Posted by Jason O on Nov 15, 2015 in Not quite serious.
The key to illicit excitement.

The key to illicit excitement.

It wasn’t like they had planned it. He was single, out of a messy relationship. She was married with two young kids and a husband who was not by any accounts a bad guy. It just happened. They met at a work related social event, and their eyes, yeah, that corny moment actually happened. When two people look at each other without a word, without even having met each other, and they knew that they wanted each other.

Her boss had introduced them, and they had been careful not to show too much interest in each other, but both knew. When the event had broken up, both had slipped away to another bar in the hotel, and talked, both pretending to be more drunk than they actually were to allow for the excuse of the first kiss.

Her hand had shook in giddy excitement as she had phoned her husband to say that she’d be late, trying to find a little glimmer of anger over his casual acceptance that his wife was giving such a feeble excuse for being late, but she knew the answer. He trusted her, the bastard. In the room, it was like being a teenager again, hungrily wanting and being wanted. When she got home, her husband was snoring his head off and the kids were tucked in.
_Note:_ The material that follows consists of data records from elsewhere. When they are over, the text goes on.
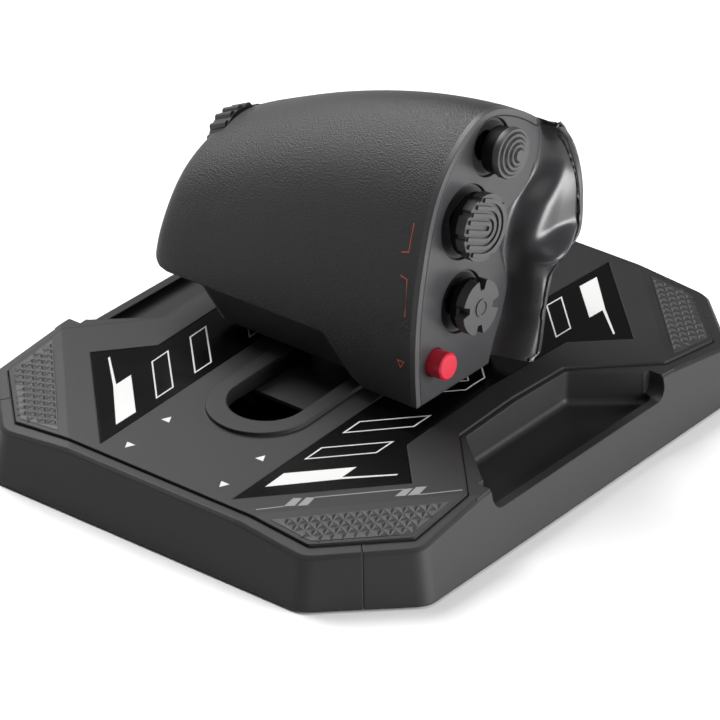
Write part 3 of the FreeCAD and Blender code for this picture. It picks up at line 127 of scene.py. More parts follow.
class Shader:
    """A material under construction."""

    def __init__(self, name: str) -> None:
        """Start an empty node material with a Principled surface."""
        self.material = bpy.data.materials.new(name)
        self.material.use_nodes = True
        self.tree = self.material.node_tree
        self.tree.nodes.clear()
        self.surface = self.tree.nodes.new("ShaderNodeBsdfPrincipled")
        output = self.tree.nodes.new("ShaderNodeOutputMaterial")
        self.tree.links.new(self.surface.outputs[0], output.inputs["Surface"])

    def node(self, kind: str, settings: dict, inputs: dict, output: object = 0) -> Value:
        """Add any node.

        Args:
            kind: node type.
            settings: attributes, set before the sockets.
            inputs: value or link per input socket.
            output: which output to return.

        Returns:
            The chosen output.
        """
        node = self.tree.nodes.new(kind)
        for key, value in settings.items():
            setattr(node, key, value)
        for key, value in inputs.items():
            self.put(node.inputs[key], value)
        return Value(self, node.outputs[output])

    def put(self, socket: bpy.types.NodeSocket, value: object) -> None:
        """Link a Value to a socket, or set the socket's own number."""
        if isinstance(value, Value):
            self.tree.links.new(value.socket, socket)
        else:
            socket.default_value = value

    def set(self, **inputs: object) -> None:
        """Set sockets of the surface; underscores stand for spaces."""
        for key, value in inputs.items():
            self.put(self.surface.inputs[key.replace("_", " ")], value)

    def place(self) -> Value:
        """Object coordinates."""
        return self.node("ShaderNodeTexCoord", {}, {}, "Object")

    def noise(self, size: float, detail: float = 3.0, rough: float = 0.55) -> Value:
        """Noise whose features have a size in metres."""
        return self.node("ShaderNodeTexNoise", {},
                         {"Vector": self.place(), "Scale": 1.0 / size, "Detail": detail,
                          "Roughness": rough}, "Fac")

    def cells(self, size: float) -> Value:
        """Distance to the nearest of scattered points, a size apart in metres."""
        return self.node("ShaderNodeTexVoronoi", {}, {"Vector": self.place(),
                                                      "Scale": 1.0 / size}, "Distance")

    def axes(self) -> tuple[Value, Value, Value]:
        """The three object coordinates, in metres."""
        split = self.node("ShaderNodeSeparateXYZ", {}, {0: self.place()})
        return tuple(Value(self, socket) for socket in split.socket.node.outputs)

    def between(self, mask: Value, low: object, high: Colour) -> Value:
        """Colour that goes from low to high as the mask goes from 0 to 1.

        Args:
            mask: share of the high colour.
            low: a fixed colour or a varying one.
            high: a fixed colour.

        Returns:
            The mixed colour.
        """
        start = low if isinstance(low, Value) else (*low, 1.0)
        return self.node("ShaderNodeMix", {"data_type": "RGBA"},
                         {0: mask, 6: start, 7: (*high, 1.0)}, 2)

    def softened(self, radius: float) -> Value:
        """Normal that turns softly over edges within a radius in metres."""
        return self.node("ShaderNodeBevel", {"samples": 4}, {"Radius": radius})

    def bump(self, height: Value, depth: float, edge: float) -> Value:
        """Normal from a height of 0 to 1 that stands for a depth, over softened edges."""
        return self.node("ShaderNodeBump", {}, {"Distance": depth, "Height": height,
                                                "Normal": self.softened(edge)})


@dataclass(frozen=True)
class Moulding:
    """A moulded plastic or rubber with a fine texture.

    Args:
        name: material name.
        colour: base colour.
        roughness: mean roughness.
        grain: size of the texture's grains in metres.
        relief: depth of the texture in metres.
        mottle: how much the colour varies, as a share.
        edge: radius over which edges look softened, in metres.
        shine: strength of the mirror-like share of the light.
    """

    name: str
    colour: Colour
    roughness: float
    grain: float = 0.0005
    relief: float = 0.00002
    mottle: float = 0.12
    edge: float = 0.0004
    shine: float = 0.5
    patch: float = 0.03         # size of the broad patches, in metres
    fine_share: float = 0.6     # shares of grain and patches in the colour
    patch_share: float = 0.4
    fine_rough: float = 0.1     # how much grain and patches vary the roughness
    patch_rough: float = 0.12

    def build(self) -> bpy.types.Material:
        """Build the material."""
        shader = Shader(self.name)
        shader.set(Specular_IOR_Level=self.shine)
        fine = shader.noise(self.grain, 2.0, 0.6)
        broad = shader.noise(self.patch, 3.0)
        dark = tuple(c * (1 - self.mottle) for c in self.colour)
        light = tuple(c * (1 + self.mottle) for c in self.colour)
        shares = fine * self.fine_share + broad * self.patch_share
        shader.set(Base_Color=shader.between(shares, dark, light),
                   Roughness=(broad - 0.5) * self.patch_rough + self.roughness
                   + (fine - 0.5) * self.fine_rough)
        shader.set(Normal=shader.bump(fine, self.relief, self.edge))
        return shader.material


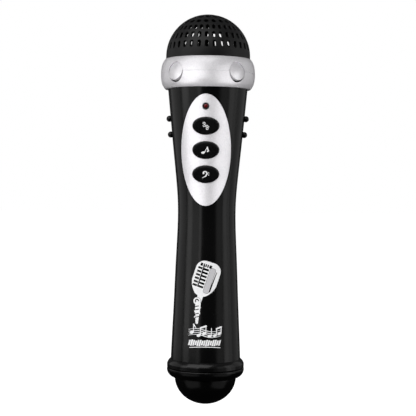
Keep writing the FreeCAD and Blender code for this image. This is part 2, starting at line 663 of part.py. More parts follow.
def capacitor():
    can = rod(2.5, V(5.2, BOARD_BACK_Y, -14.5), V(5.2, BOARD_BACK_Y + 7.0, -14.5))
    can = can.makeFillet(0.4, [e for e in can.Edges if e.Length > 10 and e.BoundBox.YMin > BOARD_BACK_Y + 6])
    return on_panel(can)


def transistor():
    body = rod(2.2, V(-5.2, BOARD_BACK_Y + 1.5, -14.5), V(-5.2, BOARD_BACK_Y + 6.0, -14.5))
    body = body.cut(block((-10, BOARD_BACK_Y, -14.5 - 4), (0, BOARD_BACK_Y + 8, -14.5 - 1.0)))
    legs = [rod(0.25, V(x, BOARD_BACK_Y, -14.3), V(x, BOARD_BACK_Y + 1.6, -14.3)) for x in (-6.4, -5.2, -4.0)]
    return on_panel(body.fuse(legs))


def board_screws():
    screws = []
    for x, z in BOARD_SCREWS:
        head = rod(1.7, V(x, BOARD_BACK_Y, z), V(x, BOARD_BACK_Y + 1.2, z))
        shank = rod(0.8, V(x, BOARD_BACK_Y, z), V(x, 5.0, z))
        slot = cross_slot(0.7, 0.5, 1.0)
        slot.translate(V(x, BOARD_BACK_Y + 1.2, z))
        screws.append(on_panel(head.fuse(shank).removeSplitter().cut(slot)))
    return Part.makeCompound(screws)


# ---- cells, tray, contacts ----------------------------------------------------------------------------
def battery_tray():
    """Open-backed box that holds the two cells, with a post for the door's screw."""
    y_floor = TRAY_FRONT_Y + TRAY_WALL
    outer = block((-TRAY_HALF_WIDTH, TRAY_FRONT_Y, TRAY_Z[0]), (TRAY_HALF_WIDTH, 9.0, TRAY_Z[1]))
    hollow = block((-TRAY_HALF_WIDTH + TRAY_WALL, y_floor, TRAY_Z[0] + TRAY_WALL),
                   (TRAY_HALF_WIDTH - TRAY_WALL, 12.0, TRAY_Z[1] - TRAY_WALL))
    slot = block((-PRONG_HALF_WIDTH - 0.3, 5.0, TRAY_Z[0] - 1), (PRONG_HALF_WIDTH + 0.3, 12.0, TRAY_Z[0] + 2))
    prong_slots = [slot.translated(V(x, 0, 0)) for x in (-PRONG_X, PRONG_X)]
    rib = block((-0.12, y_floor, TRAY_Z[0] + 8), (0.12, y_floor + 1.5, TRAY_Z[1] - 8))
    post = rod(3.0, V(0, TRAY_FRONT_Y, DOOR_SCREW_Z), V(0, DOOR_BOSS_Y, DOOR_SCREW_Z))
    web = block((-3.0, TRAY_FRONT_Y, TRAY_Z[1] - TRAY_WALL), (3.0, DOOR_BOSS_Y, DOOR_SCREW_Z))
    tray = outer.cut(hollow).cut(prong_slots).fuse([rib, post, web])
    tray = tray.cut(rod(SCREW_R + SCREW_FIT, V(0, y_floor, DOOR_SCREW_Z), V(0, 12, DOOR_SCREW_Z)))
    tabs = [block((s * 5.5 - 1.4, y_floor, TRAY_Z[1] - 2 * TRAY_WALL), (s * 5.5 + 1.4, 2.0, TRAY_Z[1] + 1)) for s in (-1, 1)]
    return tray.cut(tabs).common(handle_solid(-DOOR_THICK - 1.7)).removeSplitter()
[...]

She had resolved that it had been a one off, a moment of weakness, but it wouldn’t go away. They had met again, her determined to end this before it escalated. He understood, and respected her decision, which made it all the harder, and the reason they ended up in another room again.

How will it end? Will it peter out, the danger finally outweighing the pleasure and the excitement? Possibly, but please, a tiny voice says in the back of her head, don’t let anyone fall in love.